TASK TO CARRY OUT: The lines below are to be quoted exactly, from the first through the one that contains "of the cord".

Dataset entries:
=-=-=
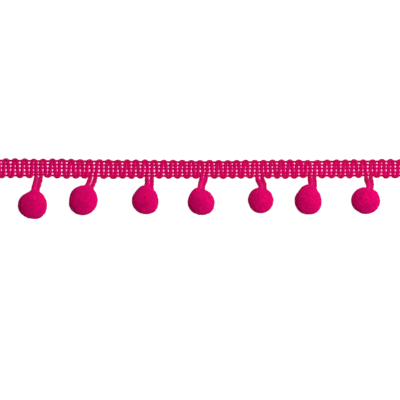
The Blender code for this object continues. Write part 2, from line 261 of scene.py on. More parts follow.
# What the settings of one kind share
COLOUR = {"subtype": "COLOR", "size": 3, "min": 0.0, "max": 1.0}
LENGTH = {"unit": "LENGTH", "subtype": "DISTANCE"}


# ---- settings


class TrimCordSettings(bpy.types.PropertyGroup):
    """Sizes and colours of the cord and the binding thread."""

    colour: bpy.props.FloatVectorProperty(
        name="Cord colour", description="Colour of the weft cord", default=(0.615, 0.001, 0.104), **COLOUR
    )
    # The cord's shade colour is its painted shade in the grooves between the plies. It is also the darker
    # tone of its fibres and patches.
    shade: bpy.props.FloatVectorProperty(
        name="Cord shade",
        description="Colour down in the cord's grooves",
        default=(0.41, 0.001, 0.07),
        **COLOUR,
    )
    thread_colour: bpy.props.FloatVectorProperty(
        name="Thread colour",
        description="Colour of the binding thread",
        default=(0.71, 0.001, 0.126),
        **COLOUR,
    )
    # Painted glow: the cord's sides at the gaps, its threads over them and its loops between their legs
    # shine with this colour and strength, though no lamp lights them.
    painted_glow_colour: bpy.props.FloatVectorProperty(
        name="Side colour",
        description="Colour of the light that comes through the cord's fluffy sides at the gaps",
        default=(1.0, 0.025, 0.46),
        **COLOUR,
    )
    painted_glow_strength: bpy.props.FloatProperty(
        name="Side glow",
        description="How much light comes through the cord's fluffy sides",
        default=0.75,
        min=0.0,
        max=2.0,
    )
    thread_radius: bpy.props.FloatProperty(
        name="Thread radius",
        description="Half the binding thread's thickness",
        default=THREAD_RADIUS * MM,
        min=0.05 * MM,
        max=0.5 * MM,
        **LENGTH,
    )
    hair_colour: bpy.props.FloatVectorProperty(
        name="Hair colour",
        description="Colour of the fine hairs that stand out of the yarns",
        default=(0.95, 0.02, 0.3),
        **COLOUR,
    )
    hair_radius: bpy.props.FloatProperty(
        name="Hair radius",
        description="Half the thickness of a fine hair",
        default=0.017 * MM,
        min=0.005 * MM,
        max=0.1 * MM,
        **LENGTH,
    )
    hair_spacing: bpy.props.FloatProperty(
        name="Hair spacing",
        description="Least distance between two hairs",
        default=0.66 * MM,
        min=0.2 * MM,
        max=5 * MM,
        **LENGTH,
    )


class TrimPileSettings(bpy.types.PropertyGroup):
    """Sizes and colours of the pompoms' clipped pile."""

    colour: bpy.props.FloatVectorProperty(
        name="Pile colour",
        description="Colour of the clipped yarn ends",
        default=(0.82, 0.001, 0.186),
        **COLOUR,
    )
    # The pile's shade colour is the painted shade deep between the yarn ends. It is also the darker tone of
    # some ends and patches.
    shade: bpy.props.FloatVectorProperty(
        name="Pile shade",
        description="Colour deep between the yarn ends",
        default=(0.55, 0.001, 0.117),
        **COLOUR,
    )
    pile_length: bpy.props.FloatProperty(
        name="Pile length",
        description="How far the yarn ends stand out of the pompom's dense middle",
        default=0.36 * MM,
        min=0.1 * MM,
        max=4 * MM,
        **LENGTH,
    )
    end_spacing: bpy.props.FloatProperty(
        name="End spacing",
        description="Least distance between two yarn ends",
        default=0.19 * MM,
        min=0.1 * MM,
        max=2 * MM,
        **LENGTH,
    )
    end_radius: bpy.props.FloatProperty(
        name="End radius",
        description="Half the thickness of one clipped yarn end",
        default=0.17 * MM,
        min=0.05 * MM,
        max=1 * MM,
        **LENGTH,
    )
    seed: bpy.props.IntProperty(
        name="Seed", description="Which scatter of yarn ends is used", default=5, min=0
    )


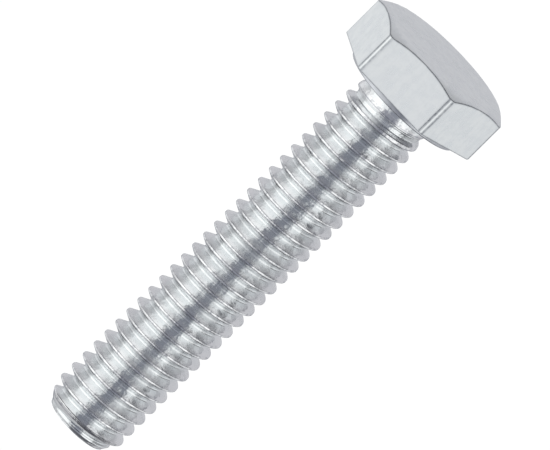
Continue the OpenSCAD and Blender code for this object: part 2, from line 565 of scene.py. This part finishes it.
def washer_material():
    """Duller, turned plating with fine rings on the bearing face, darker than the head's as painted shade
    under it.
    """
    material, nodes, shader, place = zinc_material("zinc_on_bearing_face")
    flat = nodes.vector("MULTIPLY", place, (1, 1, 0))
    out = nodes.add("ShaderNodeVectorMath", {0: flat}, output="Value", operation="LENGTH")
    rings = nodes.noise(nodes.add("ShaderNodeCombineXYZ", {"X": out}), 0.05 * MM)
    cloud = nodes.noise(place, 0.6 * MM)
    # Painted shade: a darker grey than the head's plating, for the ring tucked under the head
    colour = nodes.mix(nodes.ramp(cloud, 0.35, 0.65, 0, 1), (0.52, 0.53, 0.56, 1), (0.62, 0.63, 0.66, 1))
    # Painted shade: the dark line where the ring meets the head
    edge = nodes.math("MULTIPLY", nodes.attribute("edge", "Fac"), 0.7)
    nodes.put(shader.inputs["Base Color"], nodes.mix(edge, colour, PAINTED_SHADE_GREY))
    nodes.put(shader.inputs["Roughness"], nodes.ramp(cloud, 0.3, 0.7, 0.3, 0.4))
    nodes.put(shader.inputs["Normal"], nodes.bump(rings, 0.4, 0.006 * MM))
    return material


def floor_material():
    """A white table top that glows, so shadows on it stay faint, and that is see-through from below."""
    material = bpy.data.materials.new("white_table")
    material.use_nodes = True
    nodes = Nodes(material.node_tree)
    shader = material.node_tree.nodes["Principled BSDF"]
    shader.inputs["Base Color"].default_value = (0.3, 0.3, 0.3, 1)
    shader.inputs["Roughness"].default_value = 1.0
    shader.inputs["Specular IOR Level"].default_value = 0.0
    shader.inputs["Emission Color"].default_value = (1, 1, 1, 1)
    shader.inputs["Emission Strength"].default_value = FLOOR_GLOW
    under = nodes.add("ShaderNodeNewGeometry", output="Backfacing")
    clear = nodes.add("ShaderNodeBsdfTransparent")
    surface = nodes.add("ShaderNodeMixShader", {0: under, 1: shader.outputs[0], 2: clear})
    nodes.put(material.node_tree.nodes["Material Output"].inputs["Surface"], surface)
    return material


# ---------------------------------------------------------------- studio

def camera_axes():
    """Unit vectors of the unrolled camera: to its right, up, and back from the bolt to it."""
    azimuth = math.radians(CAMERA_AZIMUTH)
    elevation = math.radians(CAMERA_ELEVATION)
    back = Vector((
        math.sin(azimuth) * math.cos(elevation),
        -math.cos(azimuth) * math.cos(elevation),
        math.sin(elevation),
    ))
    right = Vector((math.cos(azimuth), math.sin(azimuth), 0))
    return right, back.cross(right), back


def add_camera():
    right, up, back = camera_axes()
    data = bpy.data.cameras.new("photo_camera")
    data.lens = CAMERA_LENS
    data.sensor_width = 36
    data.clip_start = 0.1
    data.clip_end = 10
    camera = bpy.data.objects.new("photo_camera", data)
    bpy.context.scene.collection.objects.link(camera)
    roll = math.radians(CAMERA_ROLL)
    rolled_right = right * math.cos(roll) + up * math.sin(roll)
    rolled_up = up * math.cos(roll) - right * math.sin(roll)
    turn = Matrix((rolled_right, rolled_up, back)).transposed()
    aim = Vector((0, 0, CAMERA_AIM_Z)) + right * CAMERA_AIM_SIDE
    camera.matrix_world = Matrix.Translation(aim + back * CAMERA_DISTANCE) @ turn.to_4x4()
    bpy.context.scene.camera = camera


def card_window(nodes, position, middle, half, soft, wraps):
    """1 within a stretch of an angle and 0 outside it, with soft ends, for a position in radians."""
    away = nodes.math("SUBTRACT", position, math.radians(middle))
    if wraps:
        away = nodes.math("WRAP", away, math.pi, -math.pi)
    near = math.radians(half - soft)
    far = math.radians(half + soft)
    return nodes.ramp(nodes.math("ABSOLUTE", away), near, far, 1, 0)


def add_studio():
    """Soft boxes and shades painted on the world, seen in the plating. The camera sees plain white."""
    world = bpy.data.worlds.new("studio")
    world.use_nodes = True
    bpy.context.scene.world = world
    nodes = Nodes(world.node_tree)
    right, _, back = camera_axes()
    ahead = Vector((back.x, back.y, 0)).normalized()
    towards = nodes.add("ShaderNodeTexCoord", output="Generated")

    def part(direction):
        inputs = {0: towards, 1: direction}
        return nodes.add("ShaderNodeVectorMath", inputs, output="Value", operation="DOT_PRODUCT")

    azimuth = nodes.math("ARCTAN2", part(right), part(ahead))
    elevation = nodes.math("ARCSINE", part((0, 0, 1)))
    light = (*WALLS, 1)
    for middle, width, side_soft, level, height, level_soft, colour in STUDIO.values():
        across = card_window(nodes, azimuth, middle, width, side_soft, wraps=True)
        upright = card_window(nodes, elevation, level, height, level_soft, wraps=False)
        light = nodes.mix(nodes.math("MULTIPLY", across, upright), light, (*colour, 1))
    seen = nodes.add("ShaderNodeLightPath", output="Is Camera Ray")
    background = world.node_tree.nodes["Background"]
    nodes.put(background.inputs["Color"], nodes.mix(seen, light, (1, 1, 1, 1)))


def add_floor():
    place = (0, 0, POINT_END - FLOOR_DROP)
    bpy.ops.mesh.primitive_circle_add(vertices=96, radius=FLOOR_R, fill_type="NGON", location=place)
    floor = bpy.context.object
    floor.name = "table_top"
    floor.data.materials.append(floor_material())
    floor.visible_glossy = False
    floor.visible_diffuse = False


shank = build_shank()
head = build_head()
washer = build_washer()
shank.data.materials.append(thread_material())
head.data.materials.append(head_material())
washer.data.materials.append(washer_material())
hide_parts("neck", "threaded_shank", "chamfered_point")
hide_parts("hex_head")
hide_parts("washer_face")
add_camera()
add_studio()
add_floor()
bpy.context.scene.view_settings.view_transform = "Standard"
=-=-=
REPLY:
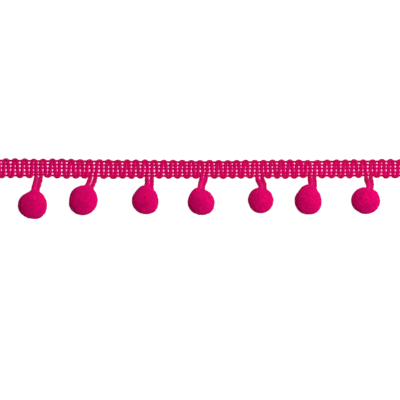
The Blender code for this object continues. Write part 2, from line 261 of scene.py on. More parts follow.
# What the settings of one kind share
COLOUR = {"subtype": "COLOR", "size": 3, "min": 0.0, "max": 1.0}
LENGTH = {"unit": "LENGTH", "subtype": "DISTANCE"}


# ---- settings


class TrimCordSettings(bpy.types.PropertyGroup):
    """Sizes and colours of the cord and the binding thread."""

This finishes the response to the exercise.